The best performing currencies over the weekend have been the New Zealand dollar (NZD), Australian dollar (AUD), and the Norwegian krone (NOK). These commodity-based currencies are some of our favorites here on the WorldMarkets desk, but have suffered a bit recently as currency investors have moved money back into the US dollar as a ‘safe haven’ move. Signs that the Asian economy is remaining on a good recovery path helped boost demand for the New Zealand kiwi and Aussie dollar.
The Australian central bank will probably keep interest rates unchanged for a third month during their meeting tomorrow. Consumer prices had the smallest increase in three years during the last quarter, allowing RBA Governor Glenn Stevens a bit of room to pause in his fight against inflation. This is also an election cycle in Australia, so the RBA will not want to risk damaging Prime Minister Julia Gillard’s election campaign with an increase in rates.
Positive economic news out of both Europe and Asia have sapped ‘safe haven’ demand for the precious metals, sending gold down nearly $8 in early European trading. Gold had nearly recovered from the dramatic $26 selloff early last week and closed at $1182.95 on Friday, but started off this morning on a negative note. But as New York is starting to come into the market I see the gold price heading back up. I guess the folks on Wall Street think these prices below $1180 are attractive, and I agree.

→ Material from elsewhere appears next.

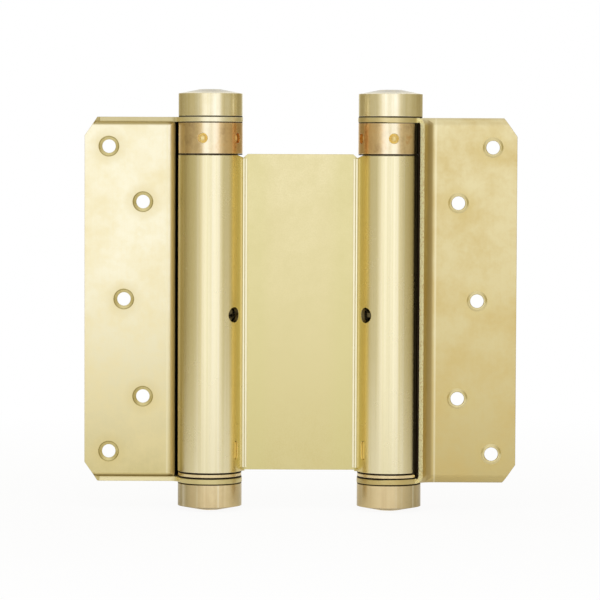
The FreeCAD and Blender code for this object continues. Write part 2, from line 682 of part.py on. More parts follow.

To recap: Chuck headed down to southeast Missouri for his annual summer vacation, but not before sharing a bit of a riddle regarding the recent US debt issuance, Greenspan still thinks the housing markets have stabilized, but warns what could happen if he is wrong, Eurozone manufacturing surprised on the upside pushing the euro higher, but many believe it is now time to sell, and the RBA will probably pause rates.